3. Elite gatekeeping of media gave us the financial crisis? Really? REALLY? Do you know what caused the financial crisis? You don't. It wasn't fucking gatekeeping media. In fact, people like Paul Krugman saw right through the bullshit and if we had all listened to Paul, we'd have nipped it in the bud. Alas. The Iraq War was boosted primarily by Fox News. In other words, it was caused by the barbarians, not the gatekeepers. You weren't alive back then, so you probably don't remember how much pushback the claims of WMDs etc got questioned in the gatekeeping media. Yes, there was Judith Miller from the Times, but that's a single example. Fox News, though, allowed for demagoguing.
Catturd was not created by a breakdown of legacy media. It was created by a decades long propaganda effort that has created an alternative reality for so many people. They weren't disillusioned with legacy media because they didn't trust it.

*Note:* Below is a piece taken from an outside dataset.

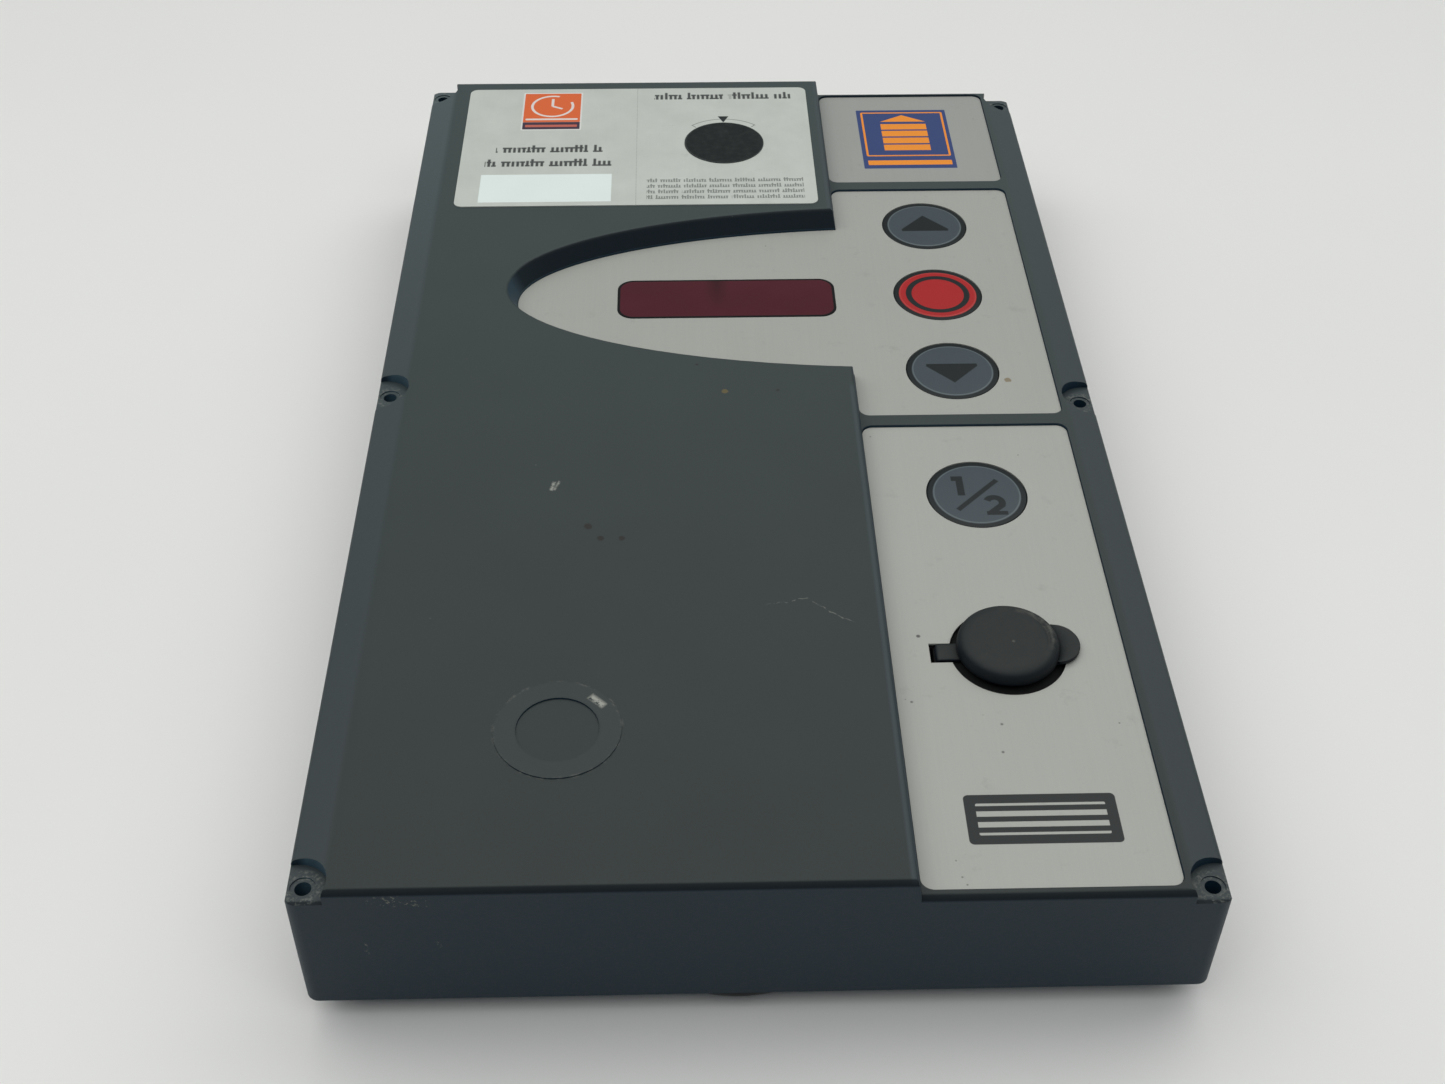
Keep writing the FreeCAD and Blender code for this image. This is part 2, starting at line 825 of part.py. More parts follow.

They were disillusioned because the gatekeepers were saying things that the catturds of the world didn't like. In particular, gay rights. And the refusal of the mainstream media to indulge the racism of the right.
4. Why do you think countries turn to the IMF? Not because it's fun for the government -- actually, it's usually quite the opposite. They turn to the IMF because their own economies have been run into the ground. Usually it's terrible policy, although sometimes countries get battered by natural catastrophes like extended droughts that deplete capital.
The IMF is the last resort. They get called when everything else fails.